I'm advised that clients who subscribe to cybersecurity management services typically do so in place of developing their own internal capability. This allows them to hide resource numbers from the annual reports, potentially appeasing analysts and buoying the share price. This lack of transparency prevents investors from being fully informed of the true effort and investment required to sustain vital back-of-house services, and of course outsourcing does not allow the shareholders adequate detailed access to data about the risk profile of the operations. To the best of my knowledge, there is no register to enable interested investors or superannuation companies investing for millions of Australians to see who EY have acquired, or plan to acquire, and whether this has led or will lead to a substantial lessening of competition.

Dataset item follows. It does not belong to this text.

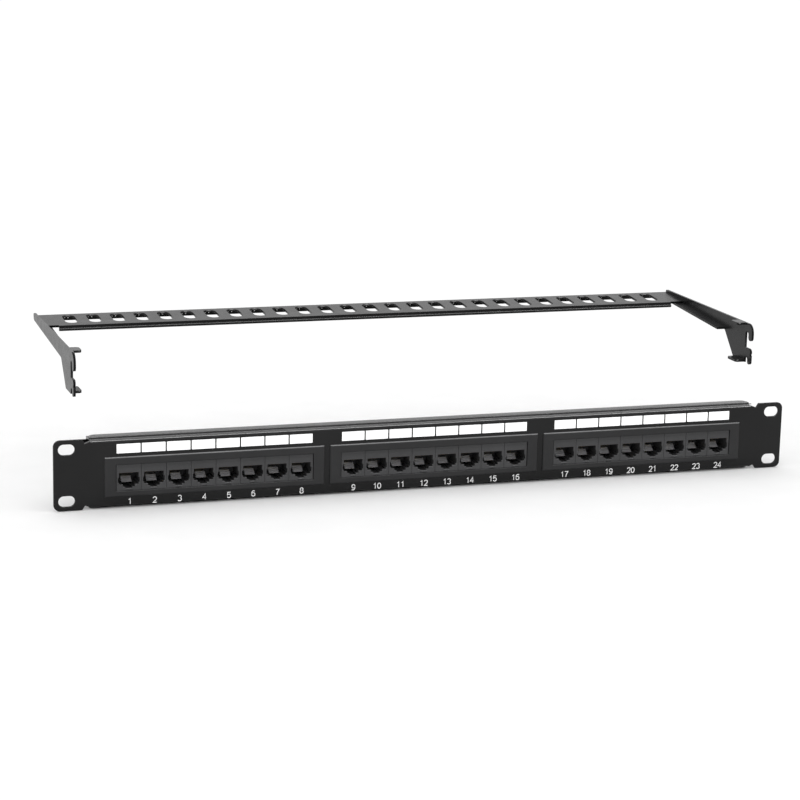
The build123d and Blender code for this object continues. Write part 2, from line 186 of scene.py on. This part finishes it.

There is so much more that needs to be said. I've cut short my remarks today to comply with the time constraints, but, in doing so, I remind those listening and the Senate that EY is just one of the four major companies that are vital in providing auditing services and a range of other services to entities in our corporate structure across the country.

There is plenty more to be said, much of it, sadly, coming from people who are despairing at the collapse in standards around auditing, people who are too frightened to go to ASIC even to blow the whistle, for fear of retribution. I will not let this rest. I urge the Senate to give serious consideration to my motion this afternoon for an extension of the date for this inquiry to continue its important work.